_Records to process_:
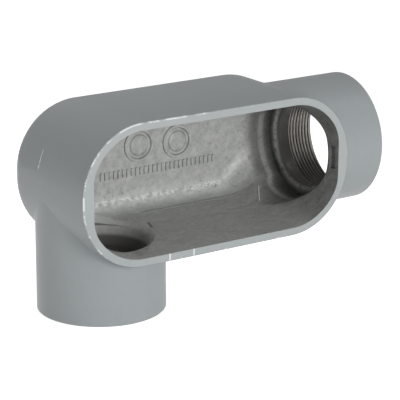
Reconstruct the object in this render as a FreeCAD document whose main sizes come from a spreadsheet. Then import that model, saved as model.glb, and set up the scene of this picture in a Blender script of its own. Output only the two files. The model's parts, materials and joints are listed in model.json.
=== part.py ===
import FreeCAD, Part
import Sketcher

import math
import os

# A cast conduit body of the LR pattern, open and without its cover: a long trough with round
# ends, a threaded hub out of one end and a second one out of the long side, near the far end.
# Each hub has an integral bushing behind its thread, where the conduit's end stops.
#
# Frame: millimetres, +Z up.  The origin is the centre of the side hub's end face.  The side
# hub runs up +Z into the trough, the end hub leaves along +X and the cover opening faces -Y.

SIZES = {
    # bore of a hub, from its face inwards; the trade size sets the thread, and it all the rest
    "thread_radius": (30.1, "bore at the thread's outside diameter"),
    "thread_length": (18.7, "depth of the threaded bore"),
    "lead_in": (1.2, "chamfer at the mouth of the thread"),
    "relief_step": (2.4, "thread's outside radius less that of the plain bore behind it"),
    "relief_length": (7.0, "length of that plain bore"),
    "bushing_step": (1.9, "plain bore's radius less that of the integral bushing"),
    "bushing_length": (3.9, "thickness of the end hub's bushing"),
    "bushing_round": (2.5, "lip of the end hub's bushing"),
    "recess_step": (0.4, "recess before that bushing, clear of the chamber's back"),
    "recess_bevel": (1.2, "bevel on the lip of the recess"),
    "side_throat_bevel": (3.5, "bevel between the chamber floor and the side hub"),
    # hubs
    "end_hub_wall": (6.4, "wall of the end hub round its thread"),
    "end_hub_length": (29.8, "trough's end to the end hub's face"),
    "side_hub_wall": (5.1, "wall of the side hub round its thread"),
    "side_hub_length": (33.5, "long wall to the side hub's face"),
    "side_hub_set_in": (0.5, "trough's end to the side hub's outside"),
    "hub_clearance": (5.5, "rim face to the end hub's outside"),
    "hub_blend": (4.0, "fillet where a hub leaves the trough"),
    # trough, seen from the cover opening
    "trough_length": (171.2, "over the two round ends"),
    "trough_shoulder": (2.5, "end hub's outside to the plane of a long wall"),
    "end_flat": (4.0, "straight stretch between the two corner arcs of a round end"),
    "back_set": (0.5, "back, clear of the end hub's outside"),
    "back_round": (13.5, "rounding between walls and back, outside"),
    "edge_break": (0.6, "chamfer on the outer edges of the rim and the hubs' faces"),
    # wiring chamber inside it
    "side_wall": (4.3, "thickness of the long walls at the rim"),
    "end_wall": (6.5, "thickness of the end walls at the rim"),
    "back_wall": (4.6, "thickness of the back"),
    "chamber_draft": (3.0, "draft of the chamber's walls, degrees"),
    "chamber_corner": (20.0, "rounding where its end walls cut the corner arcs off"),
    "chamber_round": (14.0, "rounding between walls and back, inside"),
    # catch for the cover's clamp in the end wall beside the end hub
    "catch_width": (13.0, "across the end wall"),
    "catch_start": (2.5, "rim face to the catch"),
    "catch_length": (5.0, "along the chamber's depth"),
    "catch_depth": (1.6, "into the end wall"),
    # flat ground where the casting's gate was cut off, on the closed round end
    "gate_flat_depth": (0.7, "material taken off the round end"),
    "gate_flat_angle": (160.0, "direction the flat faces, from +X towards +Z, degrees"),
    "gate_flat_start": (47.0, "rim face to the near edge of the flat"),
}


class Size:
    """A length from the sheet, or a sum of such lengths: its value and its expression."""

    def __init__(self, value, text):
        self.value = value
        self.text = text

    def __add__(self, other):
        return Size(self.value + other.value, "(%s + %s)" % (self.text, other.text))

    def __sub__(self, other):
        return Size(self.value - other.value, "(%s - %s)" % (self.text, other.text))

    def __mul__(self, factor):
        return Size(self.value * factor, "%s * %s" % (self.text, factor))

    def __neg__(self):
        return Size(-self.value, "-%s" % self.text)


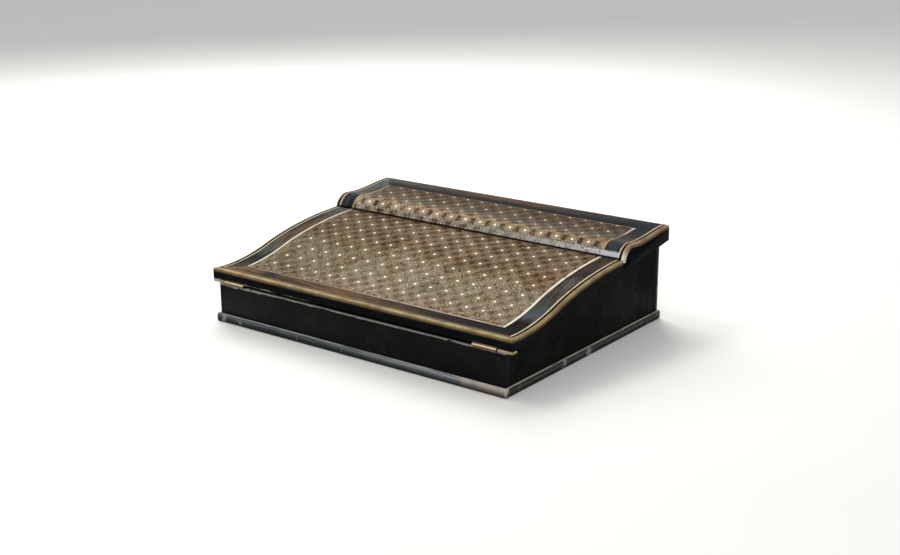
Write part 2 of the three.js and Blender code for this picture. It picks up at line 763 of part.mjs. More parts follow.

_Work instructions_: Gather every line from the listing above in which the word "FreeCAD" appears.

_Answer to this problem_:
Reconstruct the object in this render as a FreeCAD document whose main sizes come from a spreadsheet. Then import that model, saved as model.glb, and set up the scene of this picture in a Blender script of its own. Output only the two files. The model's parts, materials and joints are listed in model.json.
import FreeCAD, Part